Operating a Franchise
It is quite likely that having decided to start your own business you might consider a franchise. A franchise is basically the sharing of a business idea; you will be buying the right to use the name of an already established business, that is familiar to many people. The person selling the opportunity is known as the franchiser and you will be known as the franchisee. Examples of popular franchises are Kentucky Fried Chicken (KFC) and MacDonald’s. A franchise opportunity will have its pros and cons.
- You will be acquiring a product that is already tried and tested.
- You will likely be given help with staff training.
- You won’t have to worry about stock as the franchiser usually supplies stock.
- You are given business advice to help you, such as that of location choice, staffing hours and regulations, advertising and promotion.
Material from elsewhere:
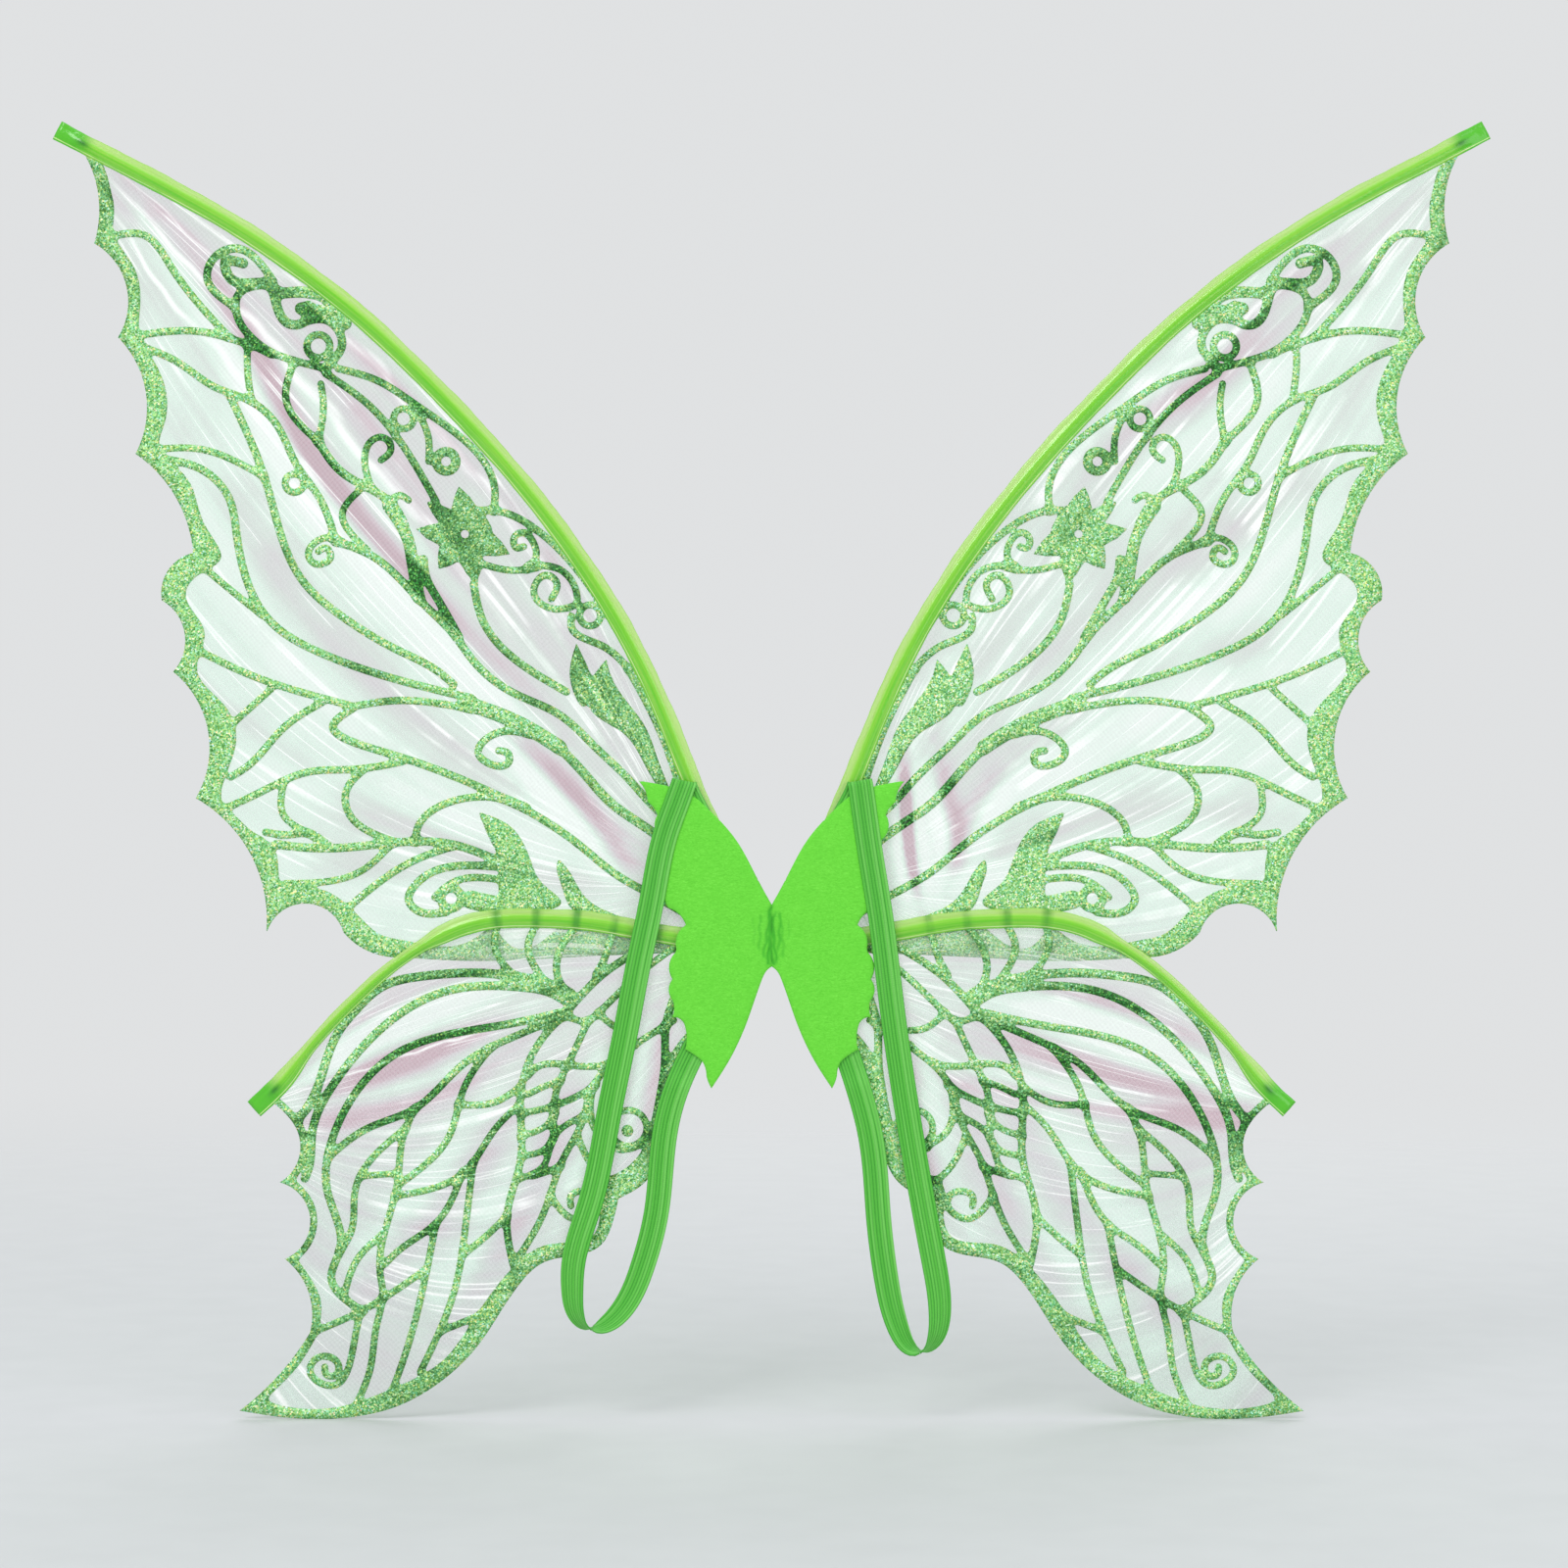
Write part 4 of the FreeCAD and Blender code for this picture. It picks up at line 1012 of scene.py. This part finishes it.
# ==== materials ====
class Shader:
    """Adds and wires the nodes of a material, or of the world."""

    def __init__(self, owner):
        self.owner = owner
        owner.use_nodes = True
        owner.node_tree.nodes.clear()

    def node(self, kind, out=0, **inputs):
        """One of a new node's outputs, by number or name.

        Inputs go by name, with _ for a space, or by number as i0, i1 and so on. A name that
        starts with set_ is a setting of the node itself.
        """
        tree = self.owner.node_tree
        made = tree.nodes.new("ShaderNode" + kind)
        for key, value in inputs.items():
            if key.startswith("set_"):
                setattr(made, key[4:], value)
                continue
            slot = made.inputs[int(key[1:]) if key[1:].isdigit() else key.replace("_", " ")]
            if isinstance(value, bpy.types.NodeSocket):
                tree.links.new(value, slot)
            elif slot.type == "RGBA":
                slot.default_value = (*value, 1)
            else:
                slot.default_value = value
        return made.outputs[out] if made.outputs else made

    def read(self, name, out="Fac"):
        """A number stored on the mesh."""
        return self.node("Attribute", out, set_attribute_name=name)

    def place(self):
        return self.read("place", "Vector")

    def math(self, kind, *values):
        """A maths node; more than two values are taken in from left to right."""
        result, *rest = values
        for value in rest:
            result = self.node("Math", set_operation=kind, i0=result, i1=value)
        return result if rest else self.node("Math", set_operation=kind, i0=result)

    def add(self, *values):
        return self.math("ADD", *values)

    def times(self, *values):
        return self.math("MULTIPLY", *values)

    def about(self, value, size):
        """A value from 0 to 1, turned into one from minus to plus half the size."""
        return self.node("Math", set_operation="MULTIPLY_ADD", i0=value, i1=size, i2=-size / 2)

    def away(self, value, place):
        """How far a value is from a place."""
        return self.math("ABSOLUTE", self.math("SUBTRACT", value, place))

    def span(self, value, low, high, out_low=0.0, out_high=1.0):
        """The value's run from low to high, as one from out_low to out_high."""
        return self.node("MapRange", i0=value, i1=low, i2=high, i3=out_low, i4=out_high)

    def vector(self, *parts):
        return self.node("CombineXYZ", **{f"i{k}": part for k, part in enumerate(parts)})

    def vector_math(self, kind, a, out=0, **inputs):
        return self.node("VectorMath", out, set_operation=kind, i0=a, **inputs)

    def noise(self, vector, scale, detail=2.0, **inputs):
        return self.node("TexNoise", Vector=vector, Scale=scale, Detail=detail, **inputs)

    def bump(self, height, strength, distance):
        """Normals of a surface whose height is given; distance is in metres."""
        return self.node("Bump", Strength=strength, Distance=distance, Height=height)

    def ramp(self, factor, stops):
        """A colour ramp: stops are (position, (r, g, b))."""
        out = self.node("ValToRGB", i0=factor)
        elements = out.node.color_ramp.elements
        while len(elements) < len(stops):
            elements.new(0.5)
        for element, (position, colour) in zip(elements, stops):
            element.position = position
            element.color = (*colour, 1)
        return out

    def mix(self, factor, a, b, kind="MIX"):
        """Colour a, or b where the factor is 1."""
        return self.node("Mix", 2, set_data_type="RGBA", set_blend_type=kind, i0=factor, i6=a,
                         i7=b)

    def surface(self, **inputs):
        """End with a Principled surface, and return the material."""
        return self.end(self.node("BsdfPrincipled", **inputs))

    def end(self, shade):
        self.node("OutputMaterial", i0=shade)
        return self.owner


def film_light(s):
    """How much painted light a point of a wing sends back, and the painted highlights of thin fold
    lines.
    """
    arc, run = s.read("arc"), s.read("run")
    broad = s.noise(s.place(), 0.028, 3.0)
    lines = []
    for across, along, detail in ((7.0, 1.3, 2.0), (26.0, 2.4, 2.0), (15.0, 1.1, 1.0)):
        spot = s.vector(s.times(arc, across), s.times(run, along), along)
        lines.append(s.noise(spot, 1.0, detail))
    lit = s.add(s.read("sheen"), s.about(broad, 0.50), s.about(lines[0], 0.50),
                s.about(lines[1], 0.30))
    # The glint is a painted highlight: thin lines from the noise, and the gleams along given
    # tension lines.
    glint = s.times(s.span(s.away(lines[2], 0.5), 0.034, 0.004), s.span(broad, 0.40, 0.54))
    sway = s.about(s.noise(s.vector(s.times(run, 8.0)), 1.0), 0.24)
    swayed = s.add(arc, sway)
    for film, gleams in GLEAMS.items():
        code = FILM_CODE[film]
        for line, start, end, half in gleams:
            gleam = s.times(s.span(s.away(swayed, line), half, half * 0.2),
                            s.span(run, code + start, code + start + 0.06),
                            s.span(run, code + end, code + end - 0.12),
                            s.span(lines[1], 0.3, 0.6, 0.35, 1.0))
            glint = s.math("MAXIMUM", glint, gleam)
    return lit, glint


def glitter_material(s):
    """Grains of their own brightness, hue and tilt, given painted shade or painted light by the
    film's light.
    """
    grain = s.node("TexVoronoi", "Color", Vector=s.place(), Scale=1.9)
    cell = s.node("SeparateColor", i0=grain).node.outputs
    lit, glint = film_light(s)
    # Painted shade and painted light: a shaded and a lit copy of the grains' colours, mixed by the
    # film's painted light and glints; the whitest lit grains are a painted sparkle.
    shaded_grains = s.ramp(cell[0], [
        (0.0, (0.003, 0.04, 0.004)), (0.45, (0.012, 0.14, 0.014)),
        (0.8, (0.04, 0.33, 0.04)), (1.0, (0.26, 0.75, 0.19))])
    lit_grains = s.ramp(cell[0], [
        (0.0, (0.06, 0.29, 0.06)), (0.3, (0.18, 0.54, 0.16)), (0.6, (0.34, 0.74, 0.29)),
        (0.85, (0.60, 0.93, 0.47)), (1.0, (1.0, 1.0, 0.94))])
    hue = s.ramp(cell[1], [
        (0.0, (0.65, 1.0, 1.3)), (0.3, (0.9, 1.0, 1.0)), (0.7, (1.05, 1.0, 0.8)),
        (1.0, (1.55, 1.05, 0.55))])
    colour = s.mix(s.add(s.span(lit, 0.30, 0.62), glint), shaded_grains, lit_grains)
    tilt = s.vector_math("SCALE", s.vector_math("SUBTRACT", grain, i1=(0.5, 0.5, 0.5)), Scale=0.7)
    normal = s.vector_math("ADD", s.node("NewGeometry", "Normal"), i1=tilt)
    return s.surface(Base_Color=s.mix(1.0, colour, hue, "MULTIPLY"), Roughness=0.35,
                     Metallic=0.15, Normal=s.vector_math("NORMALIZE", normal))


def film_material(s):
    """Painted reflection: pink where it sends little light back, aqua and white where it sends
    more.
    """
    lit, glint = film_light(s)
    # Painted reflection: the colour follows the film's painted light.
    colour = s.ramp(lit, [
        (0.02, (0.52, 0.28, 0.36)), (0.24, (0.62, 0.44, 0.51)), (0.38, (0.63, 0.61, 0.62)),
        (0.54, (0.66, 0.77, 0.68)), (0.72, (0.76, 0.96, 0.82)), (1.0, (0.92, 1.0, 0.94))])
    turned = s.node("Mapping", Vector=s.place(), Rotation=(0, 0.7, 0))
    warp, weft = (s.node("TexWave", "Fac", Vector=turned, Scale=0.21, Distortion=1.0,
                         Detail=1.0, set_bands_direction=axis) for axis in "XZ")
    weave = s.add(s.times(warp, 0.6), s.times(weft, 0.4))
    # The film covers more where its painted light and painted highlights are stronger.
    alpha = s.add(s.span(lit, 0.30, 0.95, 0.22, 0.38), s.span(lit, 0.40, 0.10, 0.0, 0.12),
                  s.times(glint, 0.5), s.about(weave, 0.10))
    in_shadow = s.node("LightPath", "Is Shadow Ray")
    alpha = s.times(alpha, s.read("veil"), s.span(in_shadow, 0.0, 1.0, 1.0, FILM_SHADE))
    # Painted highlights: the glints turn the colour white.
    return s.surface(Base_Color=s.mix(glint, colour, (1.0, 1.0, 0.99)), Alpha=alpha,
                     Normal=s.bump(weave, 0.25, 0.0003), Roughness=0.25, IOR=1.5)


def vinyl_material(s):
    """Green body with a pale outer strip, a seam line, dark veins and the rod's dark end."""
    across, tip = s.read("across"), s.read("tip")
    cloud = s.noise(s.place(), 0.10, 4.0)
    streak = s.noise(s.vector(s.times(across, 5.0), s.times(s.read("along"), 0.02)), 1.0)
    colour = s.ramp(s.span(s.add(across, s.about(cloud, 0.16)), -1.0, 1.0), [
        (0.0, (0.15, 0.66, 0.03)), (0.40, (0.16, 0.70, 0.018)), (0.60, (0.25, 0.77, 0.03)),
        (0.72, (0.50, 0.84, 0.18)), (0.86, (0.62, 0.89, 0.29)), (1.0, (0.42, 0.79, 0.13))])
    vein = s.times(s.read("vein"), s.span(cloud, 0.3, 0.6, 0.3, 0.8))
    seam = s.times(s.span(s.away(across, -0.80), 0.055, 0.02),
                   s.span(cloud, 0.3, 0.5, 0.35, 1.0))
    for factor, tint in ((s.span(streak, 0.38, 0.66, 0.0, 0.6), (0.42, 0.80, 0.09)),
                         (vein, (0.05, 0.36, 0.02)), (tip, (0.09, 0.55, 0.015)),
                         (seam, (0.76, 0.92, 0.40)),
                         (s.times(s.read("rod_end"), 0.9), (0.01, 0.16, 0.015))):
        colour = s.mix(factor, colour, tint)
    alpha = s.span(tip, 0.0, 1.0, s.span(across, 0.3, 0.6, 0.84, 0.72), 0.97)
    return s.surface(Base_Color=colour, Alpha=alpha,
                     Normal=s.bump(s.noise(s.place(), 0.35), 0.3, 0.0006), Roughness=0.14,
                     IOR=1.5, Coat_Weight=0.3, Coat_Roughness=0.08)


def felt_material(s):
    """Brushed fibres in soft blotches, with painted shade down in the crease."""
    brushed = s.node("Mapping", Vector=s.place(), Scale=(0.35, 1.0, 1.0))
    fibre = s.noise(brushed, 1.6, 6.0, Roughness=0.7, Distortion=1.2)
    colour = s.ramp(fibre, [(0.32, (0.115, 0.62, 0.030)), (0.5, (0.150, 0.72, 0.042)),
                            (0.68, (0.21, 0.82, 0.07))])
    blotch = s.noise(s.place(), 0.16, 3.0)
    colour = s.mix(s.span(blotch, 0.35, 0.65, 0.0, 0.22), colour, (0.12, 0.66, 0.03))
    # Painted shade: the deeper the crease, the darker the felt.
    colour = s.mix(s.span(s.read("crease"), 0.05, 0.6, 0.0, 0.85), colour, (0.04, 0.44, 0.018))
    return s.surface(Base_Color=colour, Roughness=0.92, Normal=s.bump(fibre, 0.5, 0.0004),
                     Sheen_Weight=0.25, Sheen_Roughness=0.5, Sheen_Tint=(0.6, 1.0, 0.45))


def elastic_material(s):
    """Painted shade in the grooves between ribs, with pale and dark lines along them and a fine
    knit.
    """
    along, across = s.read("along"), s.read("across")
    knit = s.math("SINE", s.add(s.times(along, 9.0), s.times(across, 2.5)))
    cloud = s.noise(s.place(), 1.1, 4.0)
    lines = s.noise(s.vector(s.times(across, 0.55), s.times(along, 0.004)), 1.0, 3.0)
    # Painted shade: darker from the ribs' tops down into the grooves.
    colour = s.mix(s.span(s.read("rib"), 0.15, 0.85), (0.030, 0.30, 0.016),
                   (0.095, 0.53, 0.045))
    for factor, tint in ((s.span(lines, 0.50, 0.66, 0.0, 0.75), (0.23, 0.70, 0.14)),
                         (s.span(lines, 0.46, 0.34, 0.0, 0.5), (0.035, 0.36, 0.018)),
                         (s.span(cloud, 0.3, 0.75, 0.0, 0.25), (0.12, 0.56, 0.05)),
                         (s.span(knit, -1.0, 1.0, 0.0, 0.1), (0.03, 0.34, 0.015))):
        colour = s.mix(factor, colour, tint)
    return s.surface(Base_Color=colour, Roughness=0.72, Normal=s.bump(knit, 0.2, 0.00025),
                     Sheen_Weight=0.15)


def wire_material(s):
    drawn = s.noise(s.place(), 0.8, 3.0)
    return s.surface(Base_Color=s.ramp(drawn, [(0.3, (0.05, 0.11, 0.05)),
                                               (0.7, (0.10, 0.18, 0.09))]),
                     Roughness=s.span(drawn, 0.3, 0.7, 0.25, 0.45), Metallic=0.8)


def glue_material(s):
    cloud = s.noise(s.node("TexCoord", "Object"), 140.0, 3.0)
    return s.surface(Base_Color=s.ramp(cloud, [(0.3, (0.55, 0.52, 0.36)),
                                               (0.7, (0.72, 0.70, 0.55))]),
                     Roughness=0.35, Normal=s.bump(cloud, 0.4, 0.0005))


def floor_material(s):
    """Pale floor that melts into the background with distance."""
    place = s.node("TexCoord", "Object")
    colour = s.ramp(s.noise(place, 40.0), [(0.3, (0.59, 0.605, 0.61)),
                                           (0.7, (0.605, 0.62, 0.625))])
    fade = s.node("MapRange", i0=s.vector_math("LENGTH", place, 1), i1=0.35, i2=1.8,
                  set_interpolation_type="SMOOTHSTEP")
    return s.end(s.node("MixShader", i0=fade, i1=s.node("BsdfDiffuse", Color=colour),
                        i2=s.node("BsdfTransparent")))


# ==== stage, in metres ====
def build_stage():
    """The floor under the wings, the soft light around them and three softboxes."""
    low, size = cad_box[0][2] / MM, 3300
    floor = new_mesh("studio_floor", [(-size, -size, low), (size, -size, low),
                                      (size, size, low), (-size, size, low)],
                     [(0, 1, 2, 3)])
    floor.data.materials.append(MATERIALS["floor"])

    world = bpy.data.worlds.new("studio_world")
    bpy.context.scene.world = world
    s = Shader(world)
    height = s.node("SeparateXYZ", "Z", i0=s.node("TexCoord", "Generated"))
    around = s.node("Background", i0=(0.96, 0.98, 1.0), i1=s.span(height, -0.6, 0.9, 0.45, 0.95))
    seen = s.node("Background", i0=(0.745, 0.757, 0.765))
    shade = s.node("MixShader", i0=s.node("LightPath", "Is Camera Ray"), i1=around, i2=seen)
    s.node("OutputWorld", i0=shade)

    for name, spot, size, power in (
            ("key_softbox", (-0.9, -1.5, 1.5), 1.0, 16),
            ("fill_softbox", (1.3, -1.7, 0.5), 1.4, 8),
            ("back_softbox", (0.5, 1.7, 1.3), 1.2, 12)):
        light = bpy.data.lights.new(name, "AREA")
        light.energy = power
        light.size = size
        lamp = bpy.data.objects.new(name, light)
        lamp.location = spot
        aim = Vector((0, 0, 0.06)) - lamp.location
        lamp.rotation_euler = aim.to_track_quat("-Z", "Y").to_euler()
        lamp.visible_camera = False
        bpy.context.scene.collection.objects.link(lamp)


def build_camera():
    """The photo's view: square on, 624 mm wide where the wings are."""
    lens, sensor, width = 85, 36, 0.624
    camera = bpy.data.cameras.new("photo_camera")
    camera.lens = lens
    camera.sensor_width = sensor
    eye = bpy.data.objects.new("photo_camera", camera)
    eye.location = (0.0049, -lens / sensor * width, 0.0612)
    eye.rotation_euler = (math.pi / 2, 0, 0)
    bpy.context.scene.collection.objects.link(eye)
    bpy.context.scene.camera = eye
    bpy.context.scene.view_settings.view_transform = "Standard"


MATERIALS = {
    look: make(Shader(bpy.data.materials.new(name))) for look, name, make in (
        ("glitter", "green_glitter", glitter_material),
        ("film", "iridescent_film", film_material),
        ("vinyl", "green_vinyl", vinyl_material),
        ("felt", "green_felt", felt_material),
        ("elastic", "ribbed_elastic", elastic_material),
        ("wire", "spring_wire", wire_material),
        ("glue", "hot_melt_glue", glue_material),
        ("floor", "pale_floor", floor_material))}

prints = {wing: build_films(wing) for wing in WINGS}
for wing, ink in prints.items():
    build_sleeves(wing, ink)
build_felts()
build_straps()
for side in SIDES:
    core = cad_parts[f"{side}_glue_core"]
    core.data.materials.clear()
    core.data.materials.append(MATERIALS["glue"])
build_stage()
build_camera()
bpy.context.view_layer.update()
- It is easier for you to acquire finance. Banks will feel more secure loaning money to undertake a venture that has already acquired a status in the market place
- The franchiser has the real control; you do not have as much autonomy. You probably at some point have patronized or entered a franchise, or maybe quite a few, have you noticed that there is a large similarity in the products offered and also the look of the organization? That is because things are pretty much prescribed for each of these ventures
- Franchise ventures are usually very expensive and after paying a hefty price to acquire a franchise you will still have to pay a levy on sales or profit to the franchiser
- You will not have much flexibility since pretty much everything is chosen for you. You must use the franchiser’s name, stock and follow business practices laid down by them
Having said that, franchises can be quite lucrative ventures; most are expensive but depending on your area of interest you might find a franchise to suit your needs.
If you decide to buy a franchise, it is advisable that you seek the advice of an experienced lawyer who is familiar with franchise agreements. Make sure that you understand the terms of the agreement before you sign.